The ROG Ally, on the other hand, has gone down the AMD route with either the standard Ryzen Z1 or more powerful Ryzen Z1 Extreme, along with 16GB of RAM and either 512GB or 1TB of storage. 

It’ll certainly be interesting to see how the two stack up side-by-side in general performance, especially considering that the MSI Claw has a higher TDP of 45W, with a minimum of 10W, compared to the 10-30W range on offer from the ROG Ally. 

For what it’s worth, we felt that the ROG Ally offered a solid portable gaming experience with around 10-15fps more than the Steam Deck in benchmark tests – and at a higher resolution too. 

Asus ROG Ally
Image Credit (Trusted Reviews)

The MSI Claw has wider eGPU support

While the MSI Claw and ROG Ally can provide a handheld gaming experience ideal for long journeys, they’re still not the most powerful gaming machines around. 

Asus looked to fix this issue with an optional XG Mobile interface, similar to that of the Asus ROG Flow Z13 gaming tablet, that essentially provides access to a much more powerful eGPU than the integrated chipset within the device. The catch is that, over £1000/$1000, it’s more expensive than the handheld itself and can only be used at home on a desk, making it a niche within a niche. 
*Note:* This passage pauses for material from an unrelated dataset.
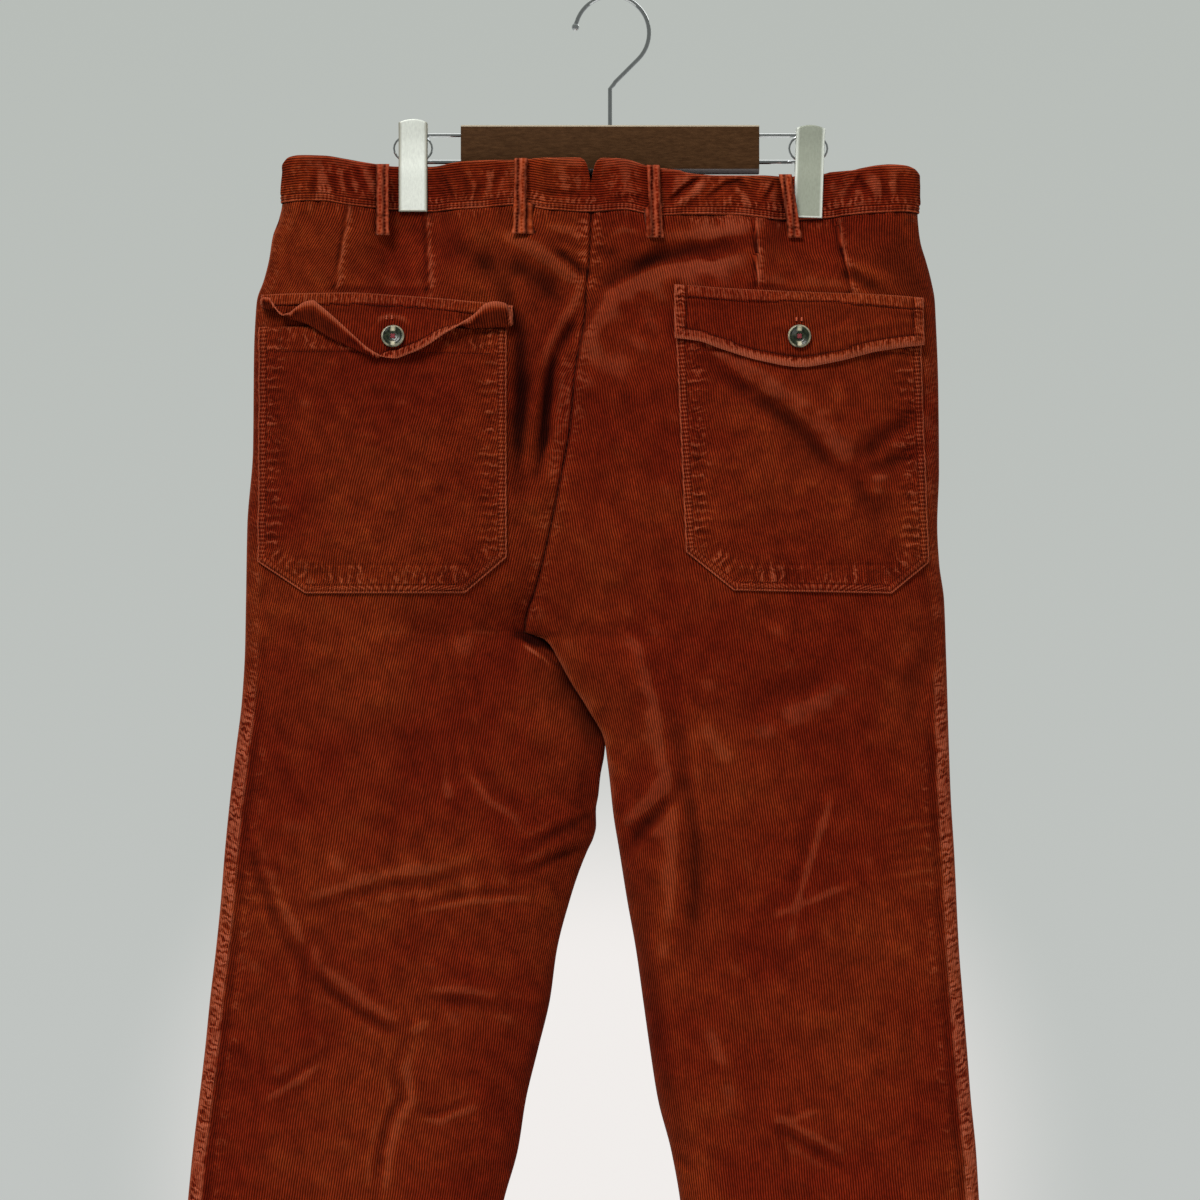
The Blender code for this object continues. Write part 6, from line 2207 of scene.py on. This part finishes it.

MSI learnt from Asus’ early mistakes with the ROG Ally and has opted instead for a Thunderbolt 4 interface with the MSI Claw, which essentially allows it to hook up to a much wider variety of eGPU solutions, many of which are cheaper than Asus’ XG Mobile system. 

If you foresee the need to hook up an eGPU to play truly top-end AAA games at high frame rates, the MSI Claw seems the better option – but we’ll have to confirm that once we get it in for a full review. 

The MSI Claw has a larger battery

One of our biggest complaints about the ROG Ally in our review concerned battery life, sporting a relatively small 40Wh battery that we found could only manage about 90 minutes of gameplay in a AAA title. 

Of course, performance varies depending on the game, with less demanding indie games lasting a little longer on the handheld, but it doesn’t help if you want to dive into something like Starfield or Cyberpunk 2077. 

The good news is that the MSI Claw has a much larger 53Wh battery that should hopefully translate to better battery life. We’re not expecting huge gains here, of course, but anything longer than 90 minutes of AAA gaming is a win in our book.

The only potential issue is the 45W TDP; using more power than the 30W TDP of the ROG Ally, the MSI Claw draws more power in use. That could negate any potential benefits of having a larger battery, though we’ll have to benchmark it to find out. 

The ROG Ally is cheaper and available now

MSI confirmed at CES 2024 that the MSI Claw will start at $699 with a more powerful variant available at an increased $799, and while there’s no solid release date just yet, the company claimed it’d be available sometime in the first half of 2024.

The Asus ROG Ally, on the other hand, has been available since early 2023. Not only that, but it’s actually cheaper than the MSI Claw, starting at a slightly reduced $599 with a top-end version available for $100 more at $699.